Man pleads guilty to trying to sell Hawaiian skull

LOS ANGELES - An Orange County man pleaded guilty Friday to trying to sell the skull of a Hawaiian warrior over the Internet.

Jerry David Hasson, 55, of Huntington Beach, pleaded guilty in federal court to violating the Archaeological Resources Protection Act, said Assistant U.S. Attorney William Carter.

Hasson admitted in a plea agreement with prosecutors that he offered the skull for sale on eBay last February, claiming it was the skull of a "200-year-old Warrior" who "Died on Maui in the 1790s." The bidding started at $1,000 and the skull could be immediately purchased for $12,500, prosecutors said.

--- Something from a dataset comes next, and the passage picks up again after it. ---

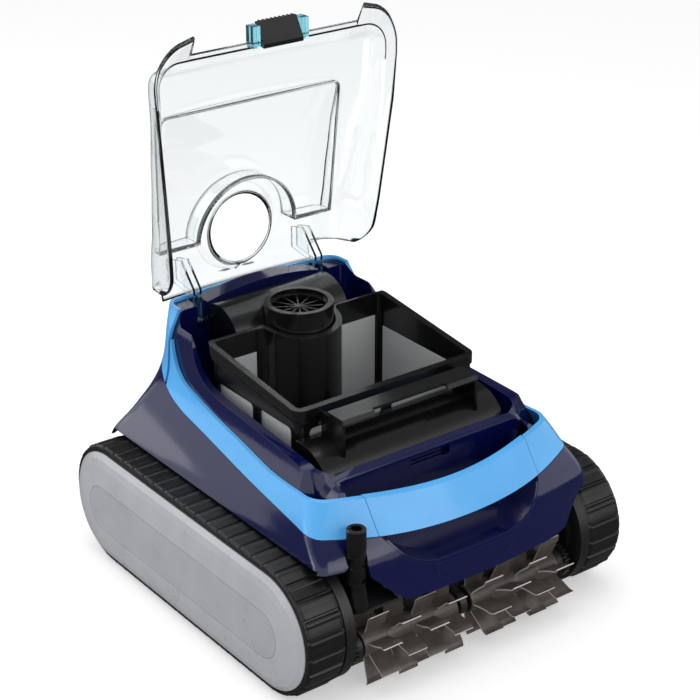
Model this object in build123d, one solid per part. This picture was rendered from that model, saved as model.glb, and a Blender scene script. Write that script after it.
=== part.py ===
"""Tracked robotic pool cleaner: hull, hinged clear lid, lift-out canister, tracks and twin brush.

Millimetres, +Z up, -Y is the front (brush end), X runs across. Shapes are worked out about the
middle of the wheelbase, and every file is written about the centre of the whole machine's footprint.
The lid stands open, which is the rest position; its shape is worked out shut and then turned up.
"""
from build123d import *
from math import atan2, cos, pi, sin, sqrt
import os

# ---------------------------------------------------------------- tracks and wheels
half_width = 200.0          # middle plane to the tread's outer edge
tread_width = 43.4
wheelbase = 295.2           # front axle to rear axle
tread_radius = 66.0         # outside of the belt between lugs
lug_height = 2.9
lug_length = 6.0            # along the direction of travel
lug_inset = 1.0             # plain rim left at each edge of the tread
belt_thickness = 5.0
lugs_per_run = 15
lugs_per_bend = 11
wheel_gap = 0.35            # wheel rim to the inside of its belt
rim_thickness = 6.0
web_thickness = 6.0
hub_radius = 14.0
flange_width = 11.5         # inner flange of a wheel, beside the belt
flange_drop = 1.6           # flange below the lug tips
flange_recess = 3.0         # depth of the ring sunk in the flange's face
axle_radius = 6.0
axle_gap = 0.05             # running fit on the axle and in the bushes
side_gap = 0.4              # between parts that lie side by side
# ---------------------------------------------------------------- side covers
cover_thickness = 3.0
cover_gap = 0.2             # cover beyond the tread's outer edge
cover_crown = 9.0           # bulge of the cover beyond the tread
cover_edge_drop = 4.6       # tread outside radius over cover radius
inlay_radius = 25.8
inlay_thickness = 1.6
# ---------------------------------------------------------------- hull and side frames
wall = 3.0
hull_half = 122.0           # half width of the lower hull
hull_floor = 24.0           # ground clearance
hull_front = 138.0          # lower hull's front wall, ahead of the middle of the wheelbase
hull_rear = 182.0
hull_chamfer = 34.0         # slope between the floor and the end walls
hull_top = 150.0
frame_standoff = 4.5        # side frame's plate off the hull
frame_thickness = 7.0
frame_radius = 24.0         # side frame round each axle
# ---------------------------------------------------------------- outer body
lip_half = 170.0            # fender lips, middle plane to edge
fender_gap = 3.2            # fender lip over the track
skirt_drop = 49.0           # skirt's lowest edge under the fender lips
belt_wall = 4.0             # thickness of the light belt
handle_wall = 5.0           # thickness of the carrying handle
seam_half = 101.0           # joints between the belt and the carrying handle
seam_gap = 0.5
coaming_inset = 4.4         # coaming inside the lid's outer face
bay_front = 134.5           # front wall of the canister bay, ahead of the middle
bay_rear = 141.0
bay_half = 124.0            # half width of the bay at its front wall
bay_taper = 10.0            # what the half width loses by the rear wall
bay_radius = 16.0
tray_z = 106.0              # underside of the tray that floors the bay
recess_rear = 143.5         # rear wall of the finger space, ahead of the middle
recess_half = 112.0
recess_floor = 124.0
ridge_height = 284.0        # crown of the hinge ridge
ridge_crown = 20.0          # what the ridge loses by its ends
ridge_half = 112.0
ridge_depth = 20.0
# ---------------------------------------------------------------- pump and outlet
outlet_y = 76.7
outlet_top = 281.0
outlet_radius = 36.7
outlet_bore = 31.0
grille_spokes = 12
grille_drop = 6.0           # grille below the outlet's lip
impeller_blades = 5
impeller_gap = 1.5          # blade tips to the outlet bore
shaft_radius = 4.0
dome_y = 122.0
dome_z = 240.0
dome_radius = 38.0
dome_half = 71.5
motor_radius = 26.0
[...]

Hasson stated on the online auction site that he and others took the skull as a "souvenir" in 1969 from a guarded Maui excavation site.

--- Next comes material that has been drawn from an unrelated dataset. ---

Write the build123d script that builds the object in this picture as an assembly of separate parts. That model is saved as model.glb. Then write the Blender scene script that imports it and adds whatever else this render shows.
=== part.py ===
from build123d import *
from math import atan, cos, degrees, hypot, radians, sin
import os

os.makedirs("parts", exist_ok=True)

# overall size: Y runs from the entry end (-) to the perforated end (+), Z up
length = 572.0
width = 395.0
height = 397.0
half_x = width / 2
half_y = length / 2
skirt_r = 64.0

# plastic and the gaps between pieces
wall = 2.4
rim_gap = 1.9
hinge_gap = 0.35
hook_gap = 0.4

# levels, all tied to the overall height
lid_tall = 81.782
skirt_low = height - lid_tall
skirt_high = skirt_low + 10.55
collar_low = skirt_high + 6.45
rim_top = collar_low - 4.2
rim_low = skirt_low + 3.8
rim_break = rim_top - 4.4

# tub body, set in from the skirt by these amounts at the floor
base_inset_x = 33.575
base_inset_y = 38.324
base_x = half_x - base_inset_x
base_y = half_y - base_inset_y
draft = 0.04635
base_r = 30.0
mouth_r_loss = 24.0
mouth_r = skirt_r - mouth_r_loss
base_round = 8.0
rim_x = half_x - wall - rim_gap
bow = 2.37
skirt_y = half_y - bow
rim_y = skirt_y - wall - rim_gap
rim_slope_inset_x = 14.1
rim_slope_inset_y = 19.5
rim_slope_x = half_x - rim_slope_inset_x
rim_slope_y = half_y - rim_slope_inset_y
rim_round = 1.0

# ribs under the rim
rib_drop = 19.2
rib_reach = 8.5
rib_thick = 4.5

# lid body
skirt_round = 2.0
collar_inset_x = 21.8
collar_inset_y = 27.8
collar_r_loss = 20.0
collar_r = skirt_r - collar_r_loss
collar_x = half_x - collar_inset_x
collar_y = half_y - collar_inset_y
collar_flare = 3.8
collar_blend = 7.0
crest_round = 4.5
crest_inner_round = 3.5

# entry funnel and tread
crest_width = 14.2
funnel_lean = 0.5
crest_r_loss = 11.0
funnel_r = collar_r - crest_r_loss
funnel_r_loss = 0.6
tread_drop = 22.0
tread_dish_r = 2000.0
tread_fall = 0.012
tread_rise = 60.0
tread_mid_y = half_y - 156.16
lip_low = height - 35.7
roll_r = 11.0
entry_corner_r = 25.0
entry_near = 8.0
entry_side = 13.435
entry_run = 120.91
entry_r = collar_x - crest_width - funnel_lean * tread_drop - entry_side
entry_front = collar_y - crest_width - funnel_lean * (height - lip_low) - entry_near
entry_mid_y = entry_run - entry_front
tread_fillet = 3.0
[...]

A member of the Native Hawaiian group Hui Malama I Na Kupuna O Hawaii Nei (Group Caring for the Ancestors of Hawaii), warned Hasson that selling the skull was a violation of federal law and he pulled the skull off eBay, prosecutors said.

An undercover officer with the Bureau of Indian Affairs then contacted Hasson, who said it would be difficult to sell the skull because it was an "antiquity." Hasson proposed presenting the skull as a "gift," if the agent bought another auctioned item for $2,500.

A University of Hawaii anthropologist determined the skull was that of an adult female who was about 50 years old when she died.

The expert also found that the skull was from a person of Polynesian descent who lived in prehistoric Hawaii before 1778.